Student: Joseph Downey
Positron emission tomography (PET) imaging is a powerful tool for disease diagnosis, understanding in-vivo biomechanisms, and in drug discovery and development. PET Imaging probes are labelled with cyclotron-produced short-lived positron-emitting radionuclides (eg. carbon-11 and fluorine-18, radioactive half-lives 20 min and 110 min, respectively) using rapid labelling techniques. A major confounding factor in developing new radiolabelled PET probes is the limited number of labelled starting materials available from the cyclotron. Recently the use of labelled carbon monoxide has generated much interest in the synthesis of PET imaging probes because the versatility of the metal-mediated carbonylation chemistry allows access to a plethora of labelled carbonyl compounds of biological interest. However, the availability of labelled carbon monoxide as a synthetic starting material at PET sites internationally is limited to a few research sites because of the need for specialist infrastructure for its conversion from cyclotron-produced carbon monoxide, precluding the wider utilisation of this attractive labelling approach.
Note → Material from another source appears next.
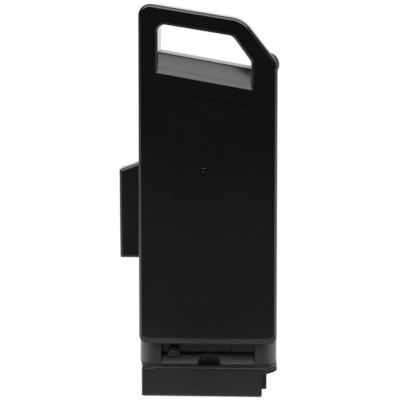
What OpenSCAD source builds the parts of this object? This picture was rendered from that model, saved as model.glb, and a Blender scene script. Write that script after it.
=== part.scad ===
// Slide-in battery for an electric bicycle: a tall casing of two half shells with a carrying
// handle, a guide block on its left edge and a stepped base. X runs across the side panel, Y
// runs from the panel (minus) to the back, Z is up and zero is the underside of the plinth.

/* [Cells] */
// Diameter of one cell
cell_d = 18.4; // [17:0.1:18.8]
// Length of one cell
cell_l = 65.2; // [60:0.2:72]
// Distance between neighbouring cells
cell_pitch = 19.4; // [19.2:0.1:20.5]
// Cells side by side, joined in one group
cell_cols = 6; // [5:1:7]
// Groups stacked on each other
cell_rows = 10; // [8:1:11]
// Depth of a cell holder along the cells
holder_d = 11; // [6:0.5:16]
// Plastic outside the outermost cells
holder_edge = 0.8; // [0.5:0.1:1.2]
// Gap round a cell in its holder
cell_gap = 0.12; // [0.05:0.01:0.2]
// Thickness of the welded strips
strip_t = 0.3; // [0.15:0.05:0.5]
// Width of a welded strip
strip_w = 9; // [6:0.5:12]
// Thickness of an insulation sheet
sheet_t = 0.5; // [0.3:0.1:0.8]
// Thickness of the foam between sheet and casing
foam_t = 3.4; // [2.6:0.1:5]

/* [Casing] */
// Wall of the half shells
wall = 2.8; // [2.4:0.1:3.4]
// Gap between the cell holders and the casing
pack_gap = 1.7; // [0.8:0.1:3]
// How far each side of the casing leans out towards the base
case_lean = 1.5; // [0:0.1:3]
// Rounding of the edges round the side panels
edge_r = 3.2; // [2:0.1:4]
// Height of the rounding along the foot of the side panels
foot_edge = 6; // [4:0.2:7]
// Space under the cells for the leads
under_h = 10; // [9:0.5:16]
// Space above the cells for the electronics
bay_h = 29; // [27:0.5:40]
// Top corner above the guide block
crown_r = 10.5; // [8:0.5:14]
// Bend between the top and the slanted corner
bend_r = 26; // [8:0.5:28]
// Bend between the slanted corner and the side
shoulder_r = 12; // [9:0.5:16]
// Corner at the foot of the side panel
foot_r = 8; // [6:0.5:10]

/* [Handle] */
// Width of the pillar above the guide block
left_pillar_w = 16.2; // [15:0.2:20]
// Width of the pillar under the slanted corner
right_pillar_w = 24.2; // [21:0.2:26]
// Height of the grip bar
bar_h = 16.6; // [14:0.2:20]
// Width of the slanted part of the handle, measured level
corner_w = 21.8; // [20:0.2:24]
// Slope of the top and of the grip
top_slope = 9.3; // [6:0.1:12]
// Slope of the floor under the grip
floor_slope = 10.2; // [8:0.1:12]
// Slope of the slanted corner
corner_slope = 51.5; // [48:0.5:55]
// Slope of the slanted corner inside the grip
grip_corner_slope = 53.5; // [50:0.5:56]
// How far the slanted corner reaches along the top
corner_run = 31.4; // [29:0.1:35]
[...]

This proposal aims to overcome this obstacle by harnessing the properties of Chlorosilanes (Friis et al – J. Am. Chem. Soc. 2011, 133, 18114–18117) as carbon dioxide trapping and reducing agents, obviating the need for specialist infrastructure to perform carbon monoxide radiolabelling procedures (a small scale pilot study in our lab indicate that this may be a viable approach and warrents further investigation). The project will aim to synthesis a library of chorosilanes which will be examined for their propensity to trap and reduce 11C-carbon monoxide and release 11C-CO in a rapid and convenient manner. The technique will then be tested in the radiosynthesis of carbonyl-containing compounds of biological interest and will involve a medicinal chemistry component to the project. The imaging properties of the radiolabelled candidates will be initially evaluated in vitro. Promising 11C-labelled compounds may be evaluated in vivo during the course of the project.
The project will be run in close collaboration with PMB, a subsidiary of the group ALCEN engaged in various sectors, such as the healthcare, the aerospace, the defence the electronics, the nuclear power and the scientific research. PMB is specialized in the design and manufacturing of particles accelerators for medical applications, with a specific focus on the cyclotron and associated technologies used for the Positron Emission Tomography. PMB is engaged in the development of an innovative PET Imaging Biomarkers production solution, based on a new fully micro & milli-fluidic synthesize system, to be proposed to researchers and clinicians.
Based on King’s expertise in radiochemistry and its ability of developing tracers for PET, PMB & King’s have decided to join efforts to co-develop the innovative solution, on the technology, on the radiochemistry and on the integration of new tracers into microfluidic systems. PMB & KCL believe that the field of PET needs a new generation of scientists and clinicians with a deeper and wider understanding of the real value of PET.
This PhD program will provide the student the expertise and skills sought after by this scientific community. The training will provide the student with unique skills in radiochemistry, microfluidics, radiochemistry instrumentation, radioanalytical techniques, purification science, synthetic medicinal chemistry, in vitro and in vivo radiobiology (eg autoradiograophy, microPET scanning) and pharmacology in addition to unique industrial and international networking opportunities.